NAS solutions seem to be quite complex to implement, maintain and to add functionalities on. Furthermore the various NAS forums managed to scare me away from ZFS: Pretty much every other post says “If you [add any small mistake or misunderstanding of procedures here], you will lose the whole pool, your computer won’t talk to you anymore and probably you’ll split up with your wife” (ok, I might have exaggerated a bit, but you get my point).
Ubuntu Server is probably the best solution, but I’m not fully conversant with the CLI and to be honest I quite like the idea that if my main desktop dies on me, I can use this box as a provisional machine to do basic stuff.

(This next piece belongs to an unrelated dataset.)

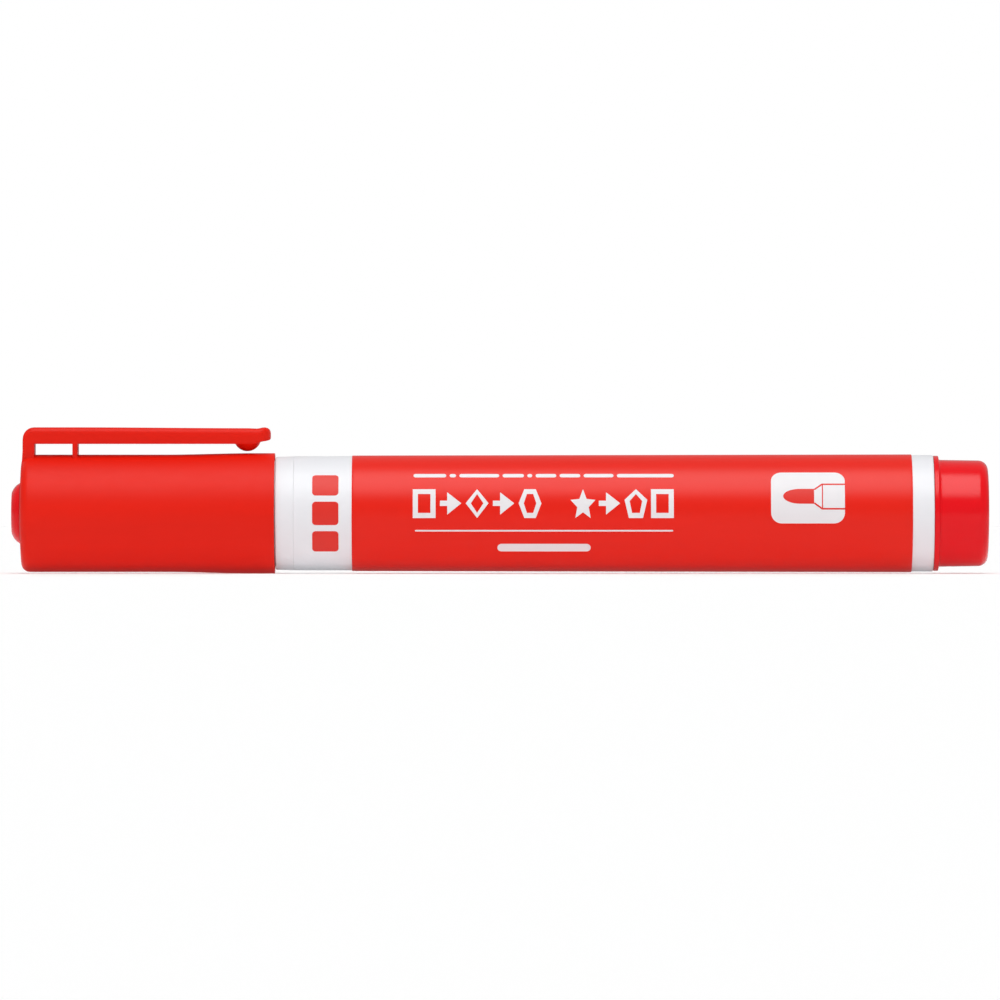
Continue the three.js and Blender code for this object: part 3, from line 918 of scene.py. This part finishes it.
def studio_world():
    """Even white behind the object. On it shine an even light and a brighter strip softbox.

    The strip is narrow along X, and arches over the marker from in front to above it.
    """
    world = bpy.data.worlds.new("studio")
    world.use_nodes = True
    nodes, links = world.node_tree.nodes, world.node_tree.links

    def eased(value, low, high, from_strength, to_strength):
        """Goes smoothly between two strengths as the value goes from low to high."""
        ramp = nodes.new("ShaderNodeMapRange")
        ramp.interpolation_type = "SMOOTHSTEP"
        ramp.inputs["From Min"].default_value = low
        ramp.inputs["From Max"].default_value = high
        ramp.inputs["To Min"].default_value = from_strength
        ramp.inputs["To Max"].default_value = to_strength
        links.new(value, ramp.inputs["Value"])
        return ramp.outputs["Result"]

    def combined(operation, first, second):
        math_node = nodes.new("ShaderNodeMath")
        math_node.operation = operation
        for socket, value in zip(math_node.inputs, (first, second)):
            if isinstance(value, (int, float)):
                socket.default_value = value
            else:
                links.new(value, socket)
        return math_node.outputs["Value"]

    direction = nodes.new("ShaderNodeTexCoord").outputs["Generated"]
    parts = nodes.new("ShaderNodeSeparateXYZ")
    links.new(direction, parts.inputs["Vector"])
    sideways = combined("ABSOLUTE", parts.outputs["X"], 0)
    towards = nodes.new("ShaderNodeVectorMath")
    towards.operation = "DOT_PRODUCT"
    middle = math.radians(STRIP_ELEVATION)
    towards.inputs[1].default_value = (0, -math.cos(middle), math.sin(middle))
    links.new(direction, towards.inputs[0])
    core, edge = [math.cos(math.radians(angle)) for angle in (STRIP_CORE, STRIP_REACH)]
    in_reach = eased(towards.outputs["Value"], edge, core, 0, 1)
    inner, outer = STRIP_WIDTH - STRIP_FEATHER, STRIP_WIDTH + STRIP_FEATHER
    in_width = eased(sideways, inner, outer, STRIP_STRENGTH, 0)
    strength = combined("ADD", combined("MULTIPLY", in_reach, in_width), AMBIENT_STRENGTH)

    backdrop = nodes["Background"]
    backdrop.inputs["Color"].default_value = (1, 1, 1, 1)
    backdrop.inputs["Strength"].default_value = 1
    light = nodes.new("ShaderNodeBackground")
    light.inputs["Color"].default_value = (1, 1, 1, 1)
    links.new(strength, light.inputs["Strength"])
    path = nodes.new("ShaderNodeLightPath")
    choice = nodes.new("ShaderNodeMixShader")
    links.new(path.outputs["Is Camera Ray"], choice.inputs["Fac"])
    links.new(light.outputs["Background"], choice.inputs[1])
    links.new(backdrop.outputs["Background"], choice.inputs[2])
    links.new(choice.outputs["Shader"], nodes["World Output"].inputs["Surface"])
    bpy.context.scene.world = world


def camera():
    """A long lens, level and square to the marker's axis, a touch above it."""
    data = bpy.data.cameras.new("camera")
    data.sensor_width = 36
    data.lens = CAMERA_LENS
    data.clip_start = 0.1
    data.clip_end = 20
    view = bpy.data.objects.new("camera", data)
    view.location = CAMERA_LOCATION
    view.rotation_euler = (math.radians(90), 0, 0)
    bpy.context.scene.collection.objects.link(view)
    bpy.context.scene.camera = view


# ------------------------------------------------------------------ the marker

add(barrel_tube(), "barrel", WHITE, "white_plastic", "barrel")
add(printed_film(), "barrel", FILM_RED, "printed_film", "printed_sleeve")
add(tail_plug(), "barrel", CRIMSON, "crimson_plastic", "tail_plug")
add(front_section(), "barrel", WHITE, "white_plastic", "front_section")
add(nib(), "barrel", NIB_FIBRE, "nib_felt", "bullet_nib")
add(white_print(), "barrel", WHITE_INK, "printed_film")
add(bullet_sign(), "barrel", RED_INK, "printed_film")
add(colour_marks(), "barrel", RED_INK, "printed_film")
add(cap_shell(), "cap", CAP_RED, "cap_plastic", "cap_shell")
add(crown(), "cap", CRIMSON, "crimson_plastic", "cap_crown")
add(inner_cap(), "cap", MILKY, "liner_plastic", "inner_cap")

clip = add(pocket_clip(), None, CAP_RED, "cap_plastic", "clip_arm")
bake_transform(clip)

for node, material in (("ink_reservoir", BUNDLE_FIBRE), ("reservoir_wrap", WRAP_FILM)):
    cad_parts[node].data.materials.clear()
    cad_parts[node].data.materials.append(material)

stage_floor()
studio_world()
camera()
bpy.context.scene.view_settings.view_transform = "Standard"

Disks configuration: I will go for Raid 1 (plus backups of course).

Questions:

Installation. I suppose that there are mainly three ways to install this system

Dedicate one extra disk as system disk. This obviously works, but it steals one precious SATA port
Install the system on a USB stick. It should work, but there might be performance issues (the board only supports USB 2.0).

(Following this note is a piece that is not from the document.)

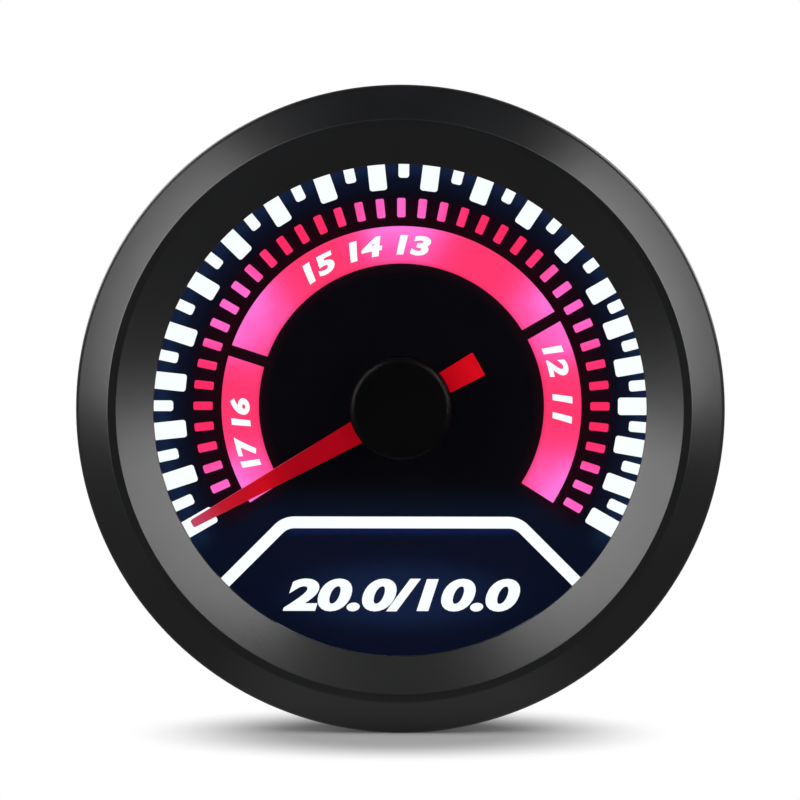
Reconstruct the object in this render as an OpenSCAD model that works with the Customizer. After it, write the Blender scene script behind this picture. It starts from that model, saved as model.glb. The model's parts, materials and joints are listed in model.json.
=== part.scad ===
// Panel gauge for the air to fuel ratio of an engine, with a stepper movement and a lit dial.
// Every piece is drawn with the gauge's axis along z and its face towards +z, and face_frame()
// then turns it so that the face looks along -Y with twelve o'clock at +Z.
// The origin is on the gauge's axis, in the plane where the bezel meets the panel.
// Angles on the dial count clockwise from six o'clock, as the driver sees it.

/* [Case] */
// Outer radius of the barrel that goes through the panel
barrel_r = 26; // [25:0.5:30]
// Wall of the barrel
case_wall = 1.5; // [1.2:0.1:2]
// Radial width of the flange that stops the barrel at the panel
flange_w = 2.4; // [2:0.1:3.5]
// Thickness of the flange
flange_t = 1.6; // [1.3:0.1:2.2]
// Radius of the three posts inside the case
post_r = 2.4; // [2.1:0.1:2.6]
// Depth of the screw holes in the posts
pilot_depth = 7; // [6:0.5:8]

/* [Bezel] */
// Radial thickness of the bezel's skirt round the flange
skirt_t = 1.5; // [1.2:0.1:3]
// Height of the bezel's straight side
side_h = 3; // [2.2:0.1:3.4]
// Radius of the rounded edge between the side and the slope
edge_round = 1; // [0.4:0.1:1.2]
// Radial width of the outward slope
slope_w = 3.1; // [2.8:0.1:3.8]
// Radial width of the ridge's flat top
ridge_flat_w = 0.75; // [0.4:0.05:1]
// Radius of the ridge's rounded edges
ridge_round = 0.25; // [0.1:0.05:0.4]
// Height of the ridge above the foot of the inner cone
cone_h = 1.8; // [1.5:0.05:2.4]
// Thickness of the lip that holds the lens
lip_t = 0.6; // [0.5:0.05:0.9]
// How far the lip reaches in over the case wall
lip_reach = 1.75; // [1.5:0.05:2.2]

/* [Lens] */
// Thickness of the smoked lens
lens_t = 1.8; // [1.5:0.1:2.2]
// How far the lens laps over the case wall
lens_lap = 0.7; // [0.5:0.05:0.9]
// How deep the lens sits below the front of the flange
lens_sink = 0.1; // [0.05:0.05:0.2]
// Thickness of the gasket behind the lens
gasket_t = 0.7; // [0.5:0.05:0.9]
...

Is there a way to push Ubuntu to have a priority in being retained in the RAM? This could help performance. Dedicated NAS system typically do this, but I have no idea of how to do it in Linux


Install the system in one of the data disks (it would therefore be mirrored to the other disk). I would be inclined to implement this solution, but:

Is there a tutorial to achieve this?
What should I do if I decide to expand the storage? I suspect that my only option is to add two disks and create a further mirror with them.
I would lose some space, because I will be mirroring the system too, but that’s not a problem and actually might come in handy if there’s a system failure.






If my system disk or one of the data disks fails and I can’t/don’t want to rebuild the system, can I just stick the other data disk in a USB casing, connect it to a Linux box and copy the files from there assuming I haven’t encrypted the disk?

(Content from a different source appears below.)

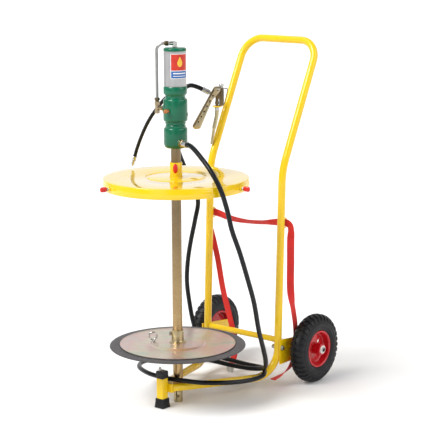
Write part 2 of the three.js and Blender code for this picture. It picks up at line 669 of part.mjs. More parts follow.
function buildHoses() {
  const route = [...GREASE_HOSE_ROUTE, GUN_HOSE_END];
  add("grease_hose", hose(route, 74, GREASE_HOSE_R), RUBBER);
  const from = V(...GUN_HOSE_END);
  const inward = V(-164.6, 446.9, 1053).sub(from);
  const ferruleStart = from.clone().addScaledVector(inward.clone().normalize(), GAP);
  const length = inward.length() - 3;
  const ferrule = turned([[0, 0], [11, 0], [11, 26], [7, 28], [6, length], [0, length]], 12);
  const outletFerrule = aim(bar(11.5, 56.3, 84, 16), V(0, 0, OUTLET_Z), across(OUTLET_SIDE));
  add("outlet_ferrule", outletFerrule, YELLOW_ZINC);
  add("gun_hose_ferrule", aim(ferrule, ferruleStart, inward), ZINC);

  add("air_hose", hose([...AIR_HOSE_ROUTE, AIR_HOSE_END], 22, AIR_HOSE_R), RUBBER);
  const back = V(-44, 33, 0).normalize();
  add("air_hose_tail", aim(join(bar(9, 43, 52, 6), bar(6, 38, 58.5, 12)), V(0, 0, 1112), back), BRASS);
  const down = V(-3, 0, -8).normalize();
  const tip = V(...AIR_HOSE_END).addScaledVector(down, GAP);
  const plug = turned([[0, 0], [8, 0], [8, 18], [5, 20], [5, 26], [6.5, 28], [4, 38], [0, 38]], 12);
  add("air_plug", aim(plug, tip, down), ZINC);
}

// The strap: up from its buckle, through both loops, then down beside the right wheel.
const FACE_BACK = [0, 1, 0];
const FACE_SLANT = [-0.63, 0.77, 0];
const FACE_SIDE = [-1, 0, 0];
const STRAP_ROUTE = [
  [[-72, 400, 34], FACE_BACK], [[-60, 402, 80], FACE_BACK], [[-66, 403, 150], FACE_BACK],
  [[-88, 404, 226], FACE_BACK], [[-120, 407, 319], FACE_BACK], [[-150, 411, 440], FACE_BACK],
  [[-176, 414, 520], FACE_BACK], [[-193, 414.5, 570], FACE_BACK], [[-196, 414.5, 594], FACE_BACK],
  [[-189, 414.5, 610], FACE_BACK], [[-172, 414.5, 617], FACE_BACK], [[-150, 414.5, 615], FACE_BACK],
  [[-82, 415, 602], FACE_BACK], [[5, 415, 600], FACE_BACK], [[77, 415, 606], FACE_BACK],
  [[150, 414.5, 616], FACE_BACK],
  [[180, 414.5, 616], FACE_BACK], [[194, 414, 608], FACE_BACK], [[200, 412, 592], FACE_BACK],
  [[200, 410, 556], FACE_SLANT], [[200, 410, 480], FACE_SLANT], [[200, 411, 366], FACE_SLANT],
  [[199.5, 424, 306], FACE_SIDE], [[199.5, 442, 224], FACE_SIDE], [[199.5, 442, 140], FACE_SIDE],
  [[199, 426, 86], FACE_SIDE], [[196, 396, 62], [-0.7, 0.3, 0.7]], [[191, 356, 47], [-0.2, 0.3, 1]],
  [[188, 318, 40], [0, 0.1, 1]],
];

function buildStrap() {
  add("strap", ribbon(STRAP_ROUTE, 64), WEBBING);
  const frame = new THREE.BoxGeometry(34, 5, 30).translate(-80, 398, 15.5);
  add("strap_buckle", frame, ZINC);
}

buildFrame();
buildAxle();
buildPumpHousing();
buildMovingRod();
buildAirSide();
buildOutlet();
buildCover();
buildFollower();
buildGun();
buildHoses();
buildStrap();

export default group;
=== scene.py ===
"""Looks for the air-operated grease pump on its drum trolley.

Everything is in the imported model's frame: metres, +Z up, the pump's axis at X = Y = 0 and the floor at Z = 0.
Shapes are written in millimetres and scaled once, when their mesh is made.
"""

import math

import bmesh
import bpy
from mathutils import Matrix, Vector


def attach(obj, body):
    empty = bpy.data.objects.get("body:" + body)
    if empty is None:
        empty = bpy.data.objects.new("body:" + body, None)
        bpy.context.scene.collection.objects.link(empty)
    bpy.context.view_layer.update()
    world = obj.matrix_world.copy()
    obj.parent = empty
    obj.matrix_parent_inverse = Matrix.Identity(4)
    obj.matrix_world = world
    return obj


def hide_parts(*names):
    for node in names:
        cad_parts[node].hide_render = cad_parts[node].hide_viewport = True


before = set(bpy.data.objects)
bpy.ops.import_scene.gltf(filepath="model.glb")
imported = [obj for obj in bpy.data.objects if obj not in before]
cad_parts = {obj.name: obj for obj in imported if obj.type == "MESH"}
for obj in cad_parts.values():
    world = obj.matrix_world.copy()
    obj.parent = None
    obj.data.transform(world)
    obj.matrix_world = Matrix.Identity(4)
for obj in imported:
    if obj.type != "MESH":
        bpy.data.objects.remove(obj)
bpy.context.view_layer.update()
MM = 0.001
X, Y, Z = Vector((1, 0, 0)), Vector((0, 1, 0)), Vector((0, 0, 1))
SIDES = (("left", -1), ("right", 1))

# Trolley
TUBE_R = 14
UPRIGHT_X = 170
BASE_FRONT = (24, -66, 70)
BASE_REAR = (369, 40)
KINK = (397, 814)
HANDLE_TOP = (619, 1271)
CROSS_BAR_Z = 178
BOLT_Z = 150
LOOP_Z = 616
LEG_Y = -87

# Wheels
WHEEL_X = 241
AXLE_Y = 506
WHEEL_R = 130
HUB_END = 38

# Pump: the heights of its fittings and the directions they face, in degrees from +X
OUTLET_Z, OUTLET_SIDE = 950, -20.6
AIR_INLET_Z, AIR_SIDE = 1070, 219.4
SILENCER_Z = 1064
AIR_HOSE_Z, AIR_HOSE_SIDE = 1112, 143
BODY_PLUG_Z, BODY_PLUG_SIDE = 976, 160
VALVE_PLUG_Z, VALVE_PLUG_SIDES = 1048, (30, 118)
PARTING_SIDES = (60, 240)

# Cover and plate, which slide on the suction tube with bores of SLIDE_R
SLIDE_R = 18.1
COVER_TOP = 826
RIM_SCREW_ANGLES, RIM_SCREW_Z = (9.4, 129.4, 249.4), 806
COLLAR_SCREW_ANGLE, COLLAR_SCREW_Z = -52, 862
PLATE_Z = 221
SET_SCREW_ANGLE, SET_SCREW_Z = -132, 255

# Hand gun: its foot point and the turn of its lever's plane, then three places in that plane. The hose
# goes in at GUN_INLET, which is a place in the whole model.
GUN_AT = Vector((-147, 427, 0))
GUN_TURN = 39.4
BARREL_AT = Vector((5, 0, 0))
NOZZLE_AT = Vector((-12, 0, 0))
LEVER_PIN = (-6, 1090)
GUN_INLET = Vector((-164.6, 446.9, 1053))


# ------------------------------------------------------------------- camera


def make_camera():
    data = bpy.data.cameras.new("camera")
    data.lens = 126.6
    data.sensor_width = 36
    camera = linked("camera", data)
    camera.location = (3.4934, -4.0205, 1.7296)
    back = Vector((0.6230, -0.7579, 0.1936)).normalized()
    right = Vector((0.7730, 0.6343, -0.0045)).normalized()
    turn = Matrix((right, back.cross(right), back)).transposed()
    camera.rotation_euler = turn.to_euler()
    bpy.context.scene.camera = camera


# ------------------------------------------------------------ shape helpers
# A shape is a pair: a list of points in millimetres and a list of faces.


def across(angle):
    a = math.radians(angle)
    return Vector((math.cos(a), math.sin(a), 0))


def joined(*shapes):
    points, faces = [], []
    for some, others in shapes:
        base = len(points)
        points += some
        faces += [tuple(i + base for i in face) for face in others]
    return points, faces


def placed(shape, at=(0, 0, 0), along=Z, roll=0):
    """The shape with its +Z turned to point along a direction, then moved."""
    turn = Z.rotation_difference(Vector(along).normalized()).to_matrix()
    turn = turn @ Matrix.Rotation(math.radians(roll), 3, "Z")
    return [turn @ Vector(p) + Vector(at) for p in shape[0]], shape[1]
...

I’m sure this is more than enough. Thanks a lot for making it through here.

Regards,
Gianluca.

tgalati4
June 8th, 2014, 04:05 PM
With freenas and nas4free you can boot off of a USB stick (2.0 is fine) and everything runs in RAM. Configuration is saved on the USB stick so you can safely reboot the system and keep all of your settings. That frees up your SATA port and you should be fine with 8 GB of RAM. You can set up Ubuntu to run the same way, but it is not as convenient and you will have to research the best way to do it.

You could create some small, dedicated partitions across your TB drives and install the system to this small, mirrored RAID and be separate from your DATA RAID, but this is overkill for a home server and creates a boot problem if one of your disks has a problem.

I have been running nas4free for several years on an old Pentium I, 188 Mhz, 256MB RAM with several TB of data using a PCI SATA card. It boots off of an old IDE drive, but I have mirrored it to a USB stick so I can boot off of it as a backup in case the drive fails.

The only way to offer real advice is for you to pick a direction and start installing and configuring and take notes on what works and what doesn't.

gianluca4
June 9th, 2014, 08:38 PM
Thanks for your reply tgalati,
as I said I would rather have a "full" Linux system running. After some more digging and to keep things simple I am currently thinking of installing the system on an old laptop hard drive, although that costs me one SATA port.
My only question/concern now is: If that drive fails (or if one of the RAID 1 data drives fails) can I connect one of the good data drives to another linux box via USB and simply copy the data from there, or even a "simple" RAID 1 configuration will make it difficult to recover the data in this way?

Thanks,
Gianluca.

Dale_Whitnall
June 10th, 2014, 12:29 AM
Assuming that you use madam to implement your raid, you should be able to read the data from it on another system if the raid data stays intact. I have moved a raid 5 setup between servers before without losing anything. I also recommend using an stand alone drive for the system disk, if you can spare the sata port. You did mention that you were going to use this for streaming, I too had the raid setup for this purpose, though lately I moved away from that setup as it was a pain to keep running in my case. I ended up moving to SnapRAID, and mhddfs to pool the drives together. Works perfectly for my media streaming storage.
Another thing I learned from my system disk crashing is to keep another copy of your config files on another drive, it makes it a hell of a lot easier if it ever happens.